Dans sa gravure intitulée « German Nonchalence », la nanisation s’accompagne d’un surnom de circonstance : « Little Boney ». Non content de réduire la taille de Bonaparte par rapport à celle des soldats qui l’entourent, le dessinateur affuble le Consul d’un sobriquet qui fait mouche : Boney, diminutif de Bonaparte, signifie « osseux » en Anglais, c'est-à-dire mal en point. Dans cette caricature, Bonaparte se présente lui-même comme « Little Boney », ce qui rajoute évidemment au comique et à la dérision. D’autres termes permettent de désigner Napoléon sans le nommer, et notamment le qualificatif « corsican », qui évoquent ses origines Corses. Surnommer une cible et systématiser le surnom permet de désacraliser l’individu visé. Il devient aussi familier au lecteur, et donc aussi peu impressionnant, qu’une personne de son propre entourage dont on peut à loisir se moquer.

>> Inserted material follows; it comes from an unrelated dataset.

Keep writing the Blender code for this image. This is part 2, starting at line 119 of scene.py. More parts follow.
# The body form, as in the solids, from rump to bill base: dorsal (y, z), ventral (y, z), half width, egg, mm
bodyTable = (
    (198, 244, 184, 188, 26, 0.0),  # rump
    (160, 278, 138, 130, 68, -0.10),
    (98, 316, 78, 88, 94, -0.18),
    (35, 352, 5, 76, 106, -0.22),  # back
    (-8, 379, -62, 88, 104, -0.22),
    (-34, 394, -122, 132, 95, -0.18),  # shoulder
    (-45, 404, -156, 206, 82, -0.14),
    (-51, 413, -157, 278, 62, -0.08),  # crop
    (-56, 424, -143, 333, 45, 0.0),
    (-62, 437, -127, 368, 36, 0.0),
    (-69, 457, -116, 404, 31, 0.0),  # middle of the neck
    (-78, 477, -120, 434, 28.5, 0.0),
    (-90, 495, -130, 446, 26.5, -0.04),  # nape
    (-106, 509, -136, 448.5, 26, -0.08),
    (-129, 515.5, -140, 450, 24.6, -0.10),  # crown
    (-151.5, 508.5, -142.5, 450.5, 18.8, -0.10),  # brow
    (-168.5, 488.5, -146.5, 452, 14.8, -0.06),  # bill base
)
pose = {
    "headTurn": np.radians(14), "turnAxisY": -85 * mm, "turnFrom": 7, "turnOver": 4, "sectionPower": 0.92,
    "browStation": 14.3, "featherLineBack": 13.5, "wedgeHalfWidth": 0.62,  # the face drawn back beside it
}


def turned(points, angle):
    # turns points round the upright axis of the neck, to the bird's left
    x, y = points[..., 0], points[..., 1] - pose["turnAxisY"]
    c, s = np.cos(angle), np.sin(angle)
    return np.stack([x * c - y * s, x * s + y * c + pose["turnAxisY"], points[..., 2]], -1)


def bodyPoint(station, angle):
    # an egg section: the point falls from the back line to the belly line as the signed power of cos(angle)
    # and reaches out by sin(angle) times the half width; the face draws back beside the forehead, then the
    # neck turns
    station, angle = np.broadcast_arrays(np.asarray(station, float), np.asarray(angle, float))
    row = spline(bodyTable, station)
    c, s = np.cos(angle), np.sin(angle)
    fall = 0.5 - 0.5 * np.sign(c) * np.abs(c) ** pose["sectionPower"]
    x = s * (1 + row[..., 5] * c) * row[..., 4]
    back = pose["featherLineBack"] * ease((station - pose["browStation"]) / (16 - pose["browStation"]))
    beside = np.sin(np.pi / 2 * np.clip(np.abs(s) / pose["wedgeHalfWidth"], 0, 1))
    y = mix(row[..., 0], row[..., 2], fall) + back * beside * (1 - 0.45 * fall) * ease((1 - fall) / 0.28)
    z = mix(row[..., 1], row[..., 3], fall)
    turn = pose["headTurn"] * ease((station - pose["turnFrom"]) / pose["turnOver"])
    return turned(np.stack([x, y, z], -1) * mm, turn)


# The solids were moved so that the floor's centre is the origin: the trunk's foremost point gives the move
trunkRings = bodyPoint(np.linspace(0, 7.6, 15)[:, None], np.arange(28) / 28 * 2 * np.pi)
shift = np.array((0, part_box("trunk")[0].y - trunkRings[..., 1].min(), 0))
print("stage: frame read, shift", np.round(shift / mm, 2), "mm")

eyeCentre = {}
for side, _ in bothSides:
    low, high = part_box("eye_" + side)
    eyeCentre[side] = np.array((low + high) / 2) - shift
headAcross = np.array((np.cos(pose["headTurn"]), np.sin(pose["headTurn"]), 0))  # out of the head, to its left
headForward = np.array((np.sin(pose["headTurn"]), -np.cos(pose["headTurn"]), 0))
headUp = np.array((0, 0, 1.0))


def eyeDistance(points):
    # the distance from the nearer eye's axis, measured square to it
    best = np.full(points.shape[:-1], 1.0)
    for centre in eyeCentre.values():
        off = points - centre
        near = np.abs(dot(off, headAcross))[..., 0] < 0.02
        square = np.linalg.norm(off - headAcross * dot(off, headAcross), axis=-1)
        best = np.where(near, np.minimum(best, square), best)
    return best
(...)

La caricature s’emploie à dénigrer sa cible. Outre le travail sur la corporéité de Napoléon, la personnalité et les humeurs de l’homme ne sont pas épargnées. La violence illégitime lui est systématiquement associée : volonté de puissance, annexion de régions entières, héritage révolutionnaire, pour la caricature anglaise, c’est le sang, la brutalité, les colères, la débauche et l’excès qui caractérisent l’ennemi français, aux antipodes du flegme anglais et de la confiance affichée par les caricaturistes dans les forces de leur propre pays. Ces caricatures sont principalement destinées au public anglais, elles on pour vocation à renforcer la haine du lecteur envers Napoléon.
La caricature convoque deux types de sentiments contradictoires chez les lecteurs : la supériorité et la crainte. En diabolisant Napoléon, en suggérant sa puissance néfaste et en insistant sur les destructions dont il est responsable ou qu’il pourrait provoquer, le dessinateur effraie son public dans le but de susciter une réaction de défense. Mais la peur pourrait s’avérer contre- productive, instituant un sentiment d’impuissance. Nombre de caricatures prennent le contrepied de la monstruosité, dépeignant au contraire un Napoléon ridicule et faible ou en très mauvaise posture, que l’Angleterre, sûre d’elle-même, ne peut craindre. Diabolisation et ridiculisation, les dessinateurs recourront abondamment à cette dualité pendant la Première Guerre mondiale notamment.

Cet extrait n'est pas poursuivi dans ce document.